Python: urllib/urllib2/httplib confusion

I'm trying to test the functionality of a web app by scripting a login sequence in Python, but I'm having some troubles.

Here's what I need to do:

  1. Do a POST with a few parameters and headers.
  2. Follow a redirect
  3. Retrieve the HTML body.

Now, I'm relatively new to python, but the two things I've tested so far haven't worked. First I used httplib, with putrequest() (passing the parameters within the URL), and putheader(). This didn't seem to follow the redirects.

Then I tried urllib and urllib2, passing both headers and parameters as dicts. This seems to return the login page, instead of the page I'm trying to login to, I guess it's because of lack of cookies or something.

Am I missing something simple?

Thanks.


Focus on urllib2 for this, it works quite well. Don't mess with httplib, it's not the top-level API.

What you're noting is that urllib2 doesn't follow the redirect.

You need to fold in an instance of HTTPRedirectHandler that will catch and follow the redirects.

Further, you may want to subclass the default HTTPRedirectHandler to capture information that you'll then check as part of your unit testing.

cookie_handler= urllib2.HTTPCookieProcessor( self.cookies )
redirect_handler= HTTPRedirectHandler()
opener = urllib2.build_opener(redirect_handler,cookie_handler)

You can then use this opener object to POST and GET, handling redirects and cookies properly.

You may want to add your own subclass of HTTPHandler to capture and log various error codes, also.


Here's my take on this issue.

#!/usr/bin/env python

import urllib
import urllib2


class HttpBot:
    """an HttpBot represents one browser session, with cookies."""
    def __init__(self):
        cookie_handler= urllib2.HTTPCookieProcessor()
        redirect_handler= urllib2.HTTPRedirectHandler()
        self._opener = urllib2.build_opener(redirect_handler, cookie_handler)

    def GET(self, url):
        return self._opener.open(url).read()

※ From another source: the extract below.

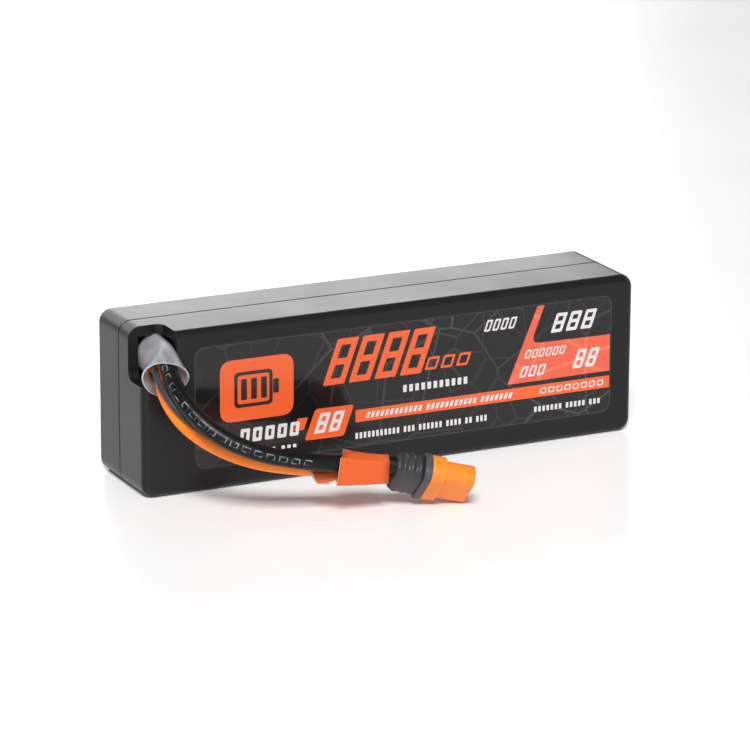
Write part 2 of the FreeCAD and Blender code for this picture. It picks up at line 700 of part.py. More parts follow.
def write_parts():
    for thing in doc.Objects:
        if {"Invalid", "Error"} & set(thing.State):
            raise RuntimeError(f"{thing.Name} failed: {thing.State}")
    for part in parts:
        shape = part.Shape
        if shape.isNull() or not shape.isValid():
            raise RuntimeError(part.Label + " has a bad shape")
    os.makedirs("parts", exist_ok=True)
    for part in parts:
        part.Shape.exportStep(f"parts/{part.Label}.step")
        box = part.Shape.BoundBox
        print(f"{part.Label}: {len(part.Shape.Solids)} solid, volume {part.Shape.Volume:.1f}, "
              f"z {box.ZMin:.2f} to {box.ZMax:.2f}")


build()
write_parts()
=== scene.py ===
"""Looks of the hard-case battery pack: materials, printing, leads, sticker, light and camera.

Lengths are millimetres in the CAD's own frame (+X along the case, -Y the label side, +Z up),
turned into metres where Blender takes them. Only the lights are placed and sized in metres.
"""
import math

import bmesh
import bpy
from mathutils import Matrix, Vector


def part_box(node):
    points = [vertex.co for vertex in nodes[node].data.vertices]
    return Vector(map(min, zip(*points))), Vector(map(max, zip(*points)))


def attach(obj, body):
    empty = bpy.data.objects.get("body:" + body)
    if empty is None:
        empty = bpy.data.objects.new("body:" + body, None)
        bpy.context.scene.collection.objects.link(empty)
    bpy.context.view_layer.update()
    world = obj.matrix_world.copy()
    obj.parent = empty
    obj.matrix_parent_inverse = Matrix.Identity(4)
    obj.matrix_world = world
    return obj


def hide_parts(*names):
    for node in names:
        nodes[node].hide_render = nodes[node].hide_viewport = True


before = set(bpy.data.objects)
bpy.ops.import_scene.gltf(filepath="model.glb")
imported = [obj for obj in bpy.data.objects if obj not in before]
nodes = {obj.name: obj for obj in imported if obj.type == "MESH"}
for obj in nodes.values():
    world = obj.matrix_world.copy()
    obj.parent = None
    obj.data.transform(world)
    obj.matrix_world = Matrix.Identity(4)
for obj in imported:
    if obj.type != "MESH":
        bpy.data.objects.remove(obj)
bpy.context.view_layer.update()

MM = 0.001
FRONT_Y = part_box("front_shell")[0].y / MM       # the labelled face
LABEL_LOW, LABEL_HIGH = (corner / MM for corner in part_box("front_label"))

# The leads' routes from the board to the back of a contact. They are the CAD's, moved a little in
# the notch so that all three lie inside the sleeve.
NEGATIVE_ROUTE = [
    (-43.5, 3.2, 25.2), (-42.7, -3.7, 25.5), (-43.6, -10.0, 25.7), (-45.4, -16.3, 22.85),
    (-44.5, -22.3, 18.8), (-41.0, -26.8, 15.0), (-35.1, -29.6, 12.2), (-28.0, -31.1, 10.4),
    (-21.0, -31.8, 9.2), (-15.6, -32.2, 8.8), (-11.91, -33.49, 8.31), (-9.48, -34.19, 7.71),
]
POSITIVE_ROUTE = [
    (-43.5, 3.2, 21.8), (-43.1, -3.4, 22.2), (-44.2, -9.5, 22.8), (-45.9, -15.0, 19.75),
    (-44.3, -19.2, 15.6), (-40.1, -22.6, 12.2), (-34.1, -24.9, 9.5), (-27.2, -26.9, 8.1),
    (-20.8, -28.9, 7.5), (-15.6, -29.85, 6.6), (-11.81, -30.82, 5.61), (-9.38, -31.52, 5.01),
]
DATA_ROUTE = [
    (-42.6, 6.9, 23.5), (-45.1, 3.0, 23.5), (-44.6, -3.4, 24.0), (-45.6, -9.2, 24.3),
    (-47.2, -15.0, 22.0), (-45.4, -20.4, 17.5), (-40.6, -24.0, 13.7), (-34.1, -26.9, 11.4),
    (-27.4, -28.3, 10.4), (-21.2, -29.3, 9.8), (-15.6, -29.95, 9.15), (-11.49, -31.46, 7.66),
    (-8.5, -32.32, 6.92),
]
POWER_LEAD = 3.0                                # outside diameters
DATA_LEAD = 1.2
SLEEVE_WALL = 0.28
STICKER_THICK = 0.2
INK_ROOT = 0.03                                 # how far printing reaches into the film
EDGE_LIFT = 0.01                                # how far each layer of it stands off the film
COLOUR_LIFT = 0.012
TOP_LIFT = 0.024

# The connector's place and turn, as the CAD has them.
CONNECTOR_POINT = (-7.0, -33.55, 5.755)
CONNECTOR_YAW = -16.0
CONNECTOR_DIP = 13.4
CONNECTOR_ROLL = 47.0

CAMERA_PLACE = (-311.83, -636.59, 223.26)
CAMERA_ANGLES = (-26.18, 16.47, 0.27)           # azimuth, elevation and roll, in degrees
CAMERA_LENS = 198.9

# The Mix node's sockets for colours.
MIX_FIRST, MIX_SECOND, MIX_RESULT = 6, 7, 2


# ---------------------------------------------------------------- helpers
def mm(*lengths):
    return Vector(lengths) * MM


def srgb(red, green, blue):
    """A colour in 0-255 screen values, as the linear colour that shaders take."""
    shares = [value / 255 for value in (red, green, blue)]
    return (*(s / 12.92 if s <= 0.04045 else ((s + 0.055) / 1.055) ** 2.4 for s in shares), 1.0)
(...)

    def POST(self, url, parameters):
        return self._opener.open(url, urllib.urlencode(parameters)).read()


if __name__ == "__main__":
    bot = HttpBot()
    ignored_html = bot.POST('https://example.com/authenticator', {'passwd':'foo'})
    print bot.GET('https://example.com/interesting/content')
    ignored_html = bot.POST('https://example.com/deauthenticator',{})

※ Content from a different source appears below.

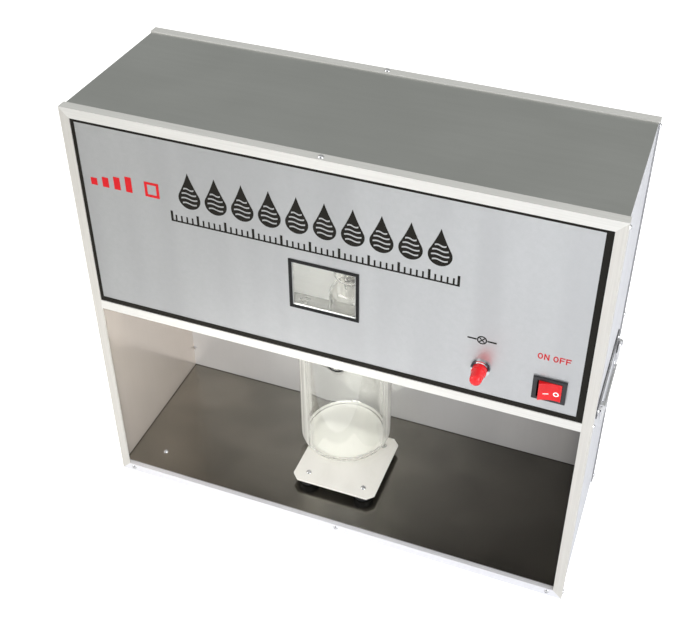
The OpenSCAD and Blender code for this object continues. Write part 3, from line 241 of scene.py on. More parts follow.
rubbed_edges, given, result = shader_group(
    "rubbed_edges", [("Width", "Float", 0.0004), ("Patchiness", "Float", 90.0)], ["Rubbed"])
rounded = set_inputs(shader_node(rubbed_edges, "Bevel", samples=4), Radius=given["Width"])
flat = shader_node(rubbed_edges, "NewGeometry")
agree = worked_out(rubbed_edges, "VectorMath", "DOT_PRODUCT", rounded.outputs[0],
                   flat.outputs["Normal"], output=1)
patches = noise(rubbed_edges, object_place(rubbed_edges), Scale=given["Patchiness"], Detail=3.0)
set_inputs(result, Rubbed=worked_out(
    rubbed_edges, "Math", "MULTIPLY",
    ranged(rubbed_edges, agree, 0.995, 0.85), ranged(rubbed_edges, patches, 0.35, 0.6),
))

handling, given, result = shader_group(
    "handling_marks", [("Size", "Float", 9.0), ("Fine", "Float", 220.0)], ["Smudge", "Specks"])
place = object_place(handling)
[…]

@S.Lott, thank you. Your suggestion worked for me, with some modification. Here's how I did it.

data = urllib.urlencode(params)
url = host+page
request = urllib2.Request(url, data, headers)
response = urllib2.urlopen(request)

cookies = CookieJar()
cookies.extract_cookies(response,request)

cookie_handler= urllib2.HTTPCookieProcessor( cookies )
redirect_handler= HTTPRedirectHandler()
opener = urllib2.build_opener(redirect_handler,cookie_handler)

response = opener.open(request)

I had to do this exact thing myself recently. I only needed classes from the standard library. Here's an excerpt from my code:

from urllib import urlencode
from urllib2 import urlopen, Request

# encode my POST parameters for the login page
login_qs = urlencode( [("username",USERNAME), ("password",PASSWORD)] )

# extract my session id by loading a page from the site
set_cookie = urlopen(URL_BASE).headers.getheader("Set-Cookie")
sess_id = set_cookie[set_cookie.index("=")+1:set_cookie.index(";")]

# construct headers dictionary using the session id
headers = {"Cookie": "session_id="+sess_id}

# perform login and make sure it worked
if "Announcements:" not in urlopen(Request(URL_BASE+"login",headers=headers), login_qs).read():
    print "Didn't log in properly"
    exit(1)

# here's the function I used after this for loading pages
def download(page=""):
    return urlopen(Request(URL_BASE+page, headers=headers)).read()

# for example:
print download(URL_BASE + "config")

I'd give Mechanize (http://wwwsearch.sourceforge.net/mechanize/) a shot. It may well handle your cookie/headers transparently.